SpecDM: Hyperspectral Dataset Synthesis with Pixel-level Semantic Annotations
Wendi Liu, Pei Yang, Wenhui Hong, Xiaoguang Mei, Jiayi Ma
TL;DR
This work tackles the scarcity of labeled hyperspectral data for dense prediction tasks by introducing SpecDM, a diffusion-based pipeline that learns a joint image-label latent distribution. It employs a two-stream VAE to encode HSIs and pixel-level annotations into latent codes $(z_x, z_y)$ and trains a latent diffusion model to synthesize realistic image-label pairs, enabling both semantic segmentation and change detection datasets. The approach demonstrates improved downstream performance and spectral fidelity on SegMunich and OSCD compared with baselines, validating the usefulness of synthetic labeled HSIs for data-hungry tasks. A key limitation is the challenge of automatically verifying pixel-level alignment between generated images and annotations without ground truth, which the authors acknowledge for future work.
Abstract
In hyperspectral remote sensing field, some downstream dense prediction tasks, such as semantic segmentation (SS) and change detection (CD), rely on supervised learning to improve model performance and require a large amount of manually annotated data for training.
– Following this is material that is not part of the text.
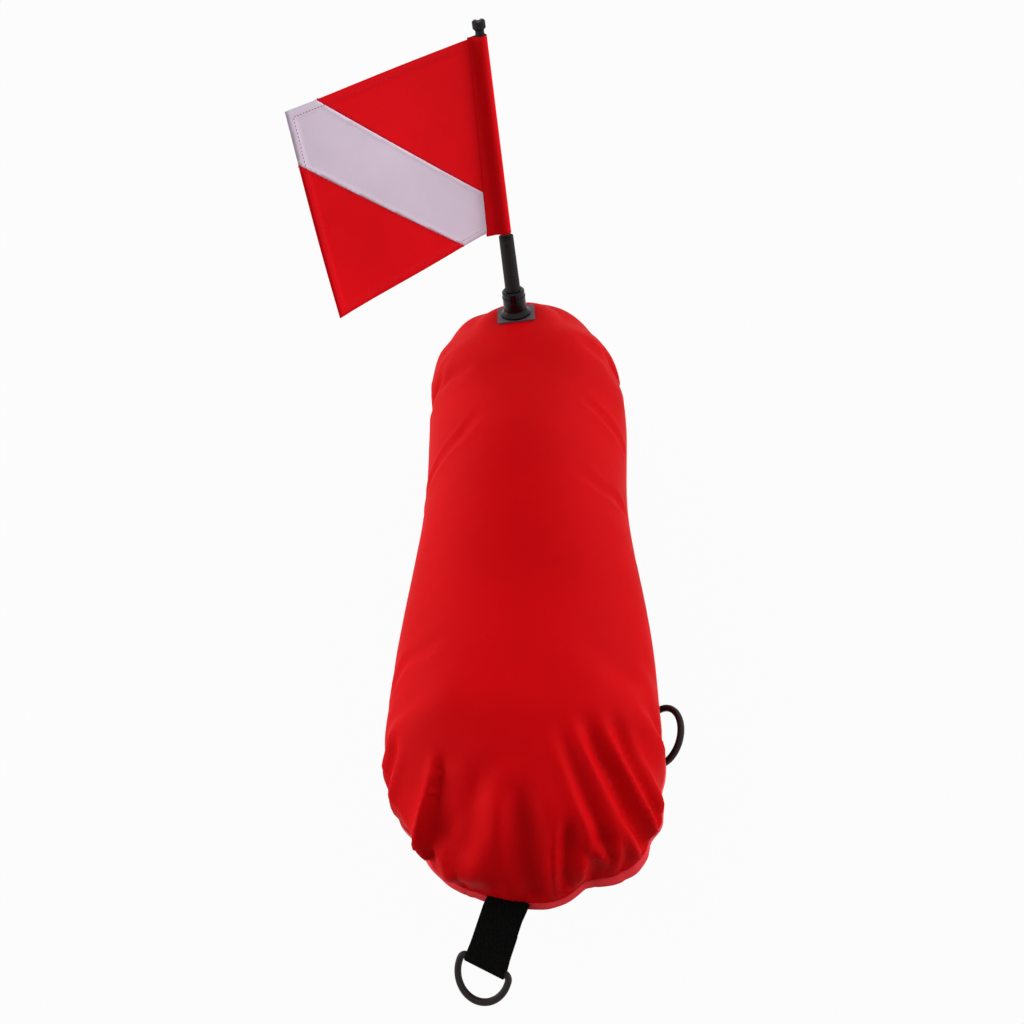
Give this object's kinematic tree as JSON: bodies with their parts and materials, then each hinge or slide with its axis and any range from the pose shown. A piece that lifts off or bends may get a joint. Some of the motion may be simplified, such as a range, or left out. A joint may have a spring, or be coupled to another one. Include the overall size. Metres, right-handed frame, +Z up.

However, due to the needs of specific equipment and special application scenarios, the acquisition and annotation of hyperspectral images (HSIs) are often costly and time-consuming. To this end, our work explores the potential of generative diffusion model in synthesizing HSIs with pixel-level annotations. The main idea is to utilize a two-stream VAE to learn the latent representations of images and corresponding masks respectively, learn their joint distribution during the diffusion model training, and finally obtain the image and mask through their respective decoders. To the best of our knowledge, it is the first work to generate high-dimensional HSIs with annotations. Our proposed approach can be applied in various kinds of dataset generation. We select two of the most widely used dense prediction tasks: semantic segmentation and change detection, and generate datasets suitable for these tasks. Experiments demonstrate that our synthetic datasets have a positive impact on the improvement of these downstream tasks.